In its first point the appellant complains of the action of the trial court in overruling its Special Exception to the appellee's First Amended Original Petition. The exception was directed to that portion of the petition which read "and the car was damaged thereby in the sum of $636," and to that portion which read "in the alternative plaintiff alleges that said automobile was a total loss, as a result of the overturning and upsetting of it and that immediately prior to the said accident it had a reasonable cash market value in and about the locality of Necogdoches County, Texas of $636 and that immediately after said accident, it had no reasonable cash market value in said county." The objection to the first part of the pleading was that the pleading did not in any way apprise the appellant of the nature or measure of damages. We think this objection should have been sustained under the authority of Hodges v. Alford, Tex. Civ.App., 194 S.W.2d 293. The appellee says that if any error was committed in overruling the exception to the first part of the petition it was harmless because his alternative pleading was as to the cash market value of the car immediately before and immediately after the accident. The real vice in the pleading as we see it is the allegation as to the cash market value of the car in Nacogdoches County, Texas, when the car, it was alleged, was damaged up in the Territory of Alaska. One measure of damages for injuries to or destruction of an automobile or other personal property is the reasonable cash market value of the article immediately before the injury or destruction and immediately afterward, at the place of injury. The authorities on this proposition are numerous and will be considered more fully under the appellant's third point. We believe the allegations in the pleading were defective as pointed out by the appellant's exceptions thereto and such exceptions should have been sustained.

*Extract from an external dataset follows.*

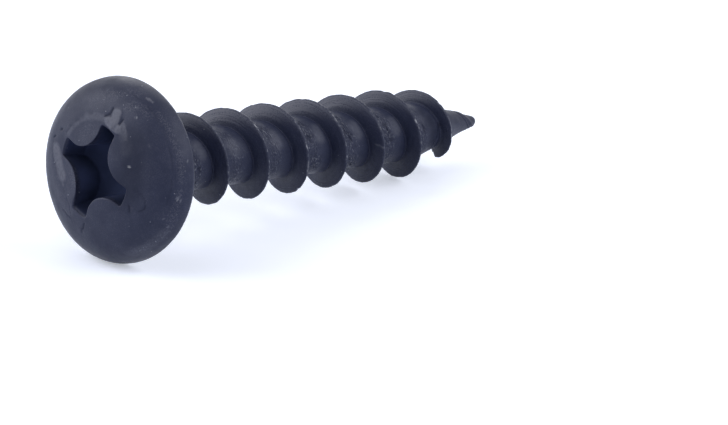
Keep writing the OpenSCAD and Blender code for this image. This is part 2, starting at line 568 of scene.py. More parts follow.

The appellant's second point is that the court erred in not rendering judgment for it because there was no pleading or evidence before the court by which it could measure the damages of the appellee. Since this point is largely determined by our discussion of appellant's first and third points, we sustain it for the reasons given under Point 3.

Appellant's third point is that the court erred in not rendering judgment for it because there is no pleading or evidence before the court to enable it to measure the damages of appellee's car at the place of the collision upset. The pleading of the appellee alleged the difference in the value of the car immediately before and immediately after the collision in Nacogdoches County, Texas. All of the proof as to the difference in value of the car immediately before and immediately after the accident was what such values were in Nachgdoches County, Texas and the evidence was that the car was damaged in Alaska and repaired in Alaska. The rule seems to be well settled in all of the cases which we have found in Texas that the measure of damages must be based upon the values before and after the accident *642 at the place where the injury occurred. Anderson v. Reichart, Tex.Civ.App., 116 S.W.2d 772; Higgins v. Standard Lloyds, Tex.Civ.App., 149 S.W.2d 143; Pasadena State Bank v. Isaac, 228 S.W.2d 127. Appellee argues that while this may be the general rule it should not be applied in this case because of the difficulty and inconvenience of making proof of the cash market value of his car before and after the accident and injury in Alaska. However, we see no way out of it for him. He can make proof by deposition. He also argues that when the appellee and appellant made their contract of insurance the parties no doubt contemplated the damage would be calculated on the value of the car in Nacogdoches County, Texas. We regard this as purely a flight into the realm of speculation. With the rule of law well established in Texas that the measure of damage would be based upon the value of the car before and after injury at the place of injury, it cannot be said that the parties did not contemplate that the car might be damaged in other parts of Texas or in any portion of the adjoining states to which the appellee was free to drive his car and that his indemnification for any loss or injury to his car would be based upon the rule of law then well established. Appellant's Point three is well taken and is sustained.

Appellant's fourth point complains of the error of the court in allowing the appellee to testify over its objection as to the value of the car. We find no merit in this point and overrule it with the simple observation that an ordinary layman who can testify that he knows the value of automobiles and can give satisfactory facts in support of his statement that he has such knowledge is ordinarily qualified to testify as to value of personal property.

Appellant's fifth and sixth points present no error and in view of our determination of the above question it is not necessary to discuss them.

For the errors points out above, the judgment of the trial court is reversed and the cause is remanded for a new trial.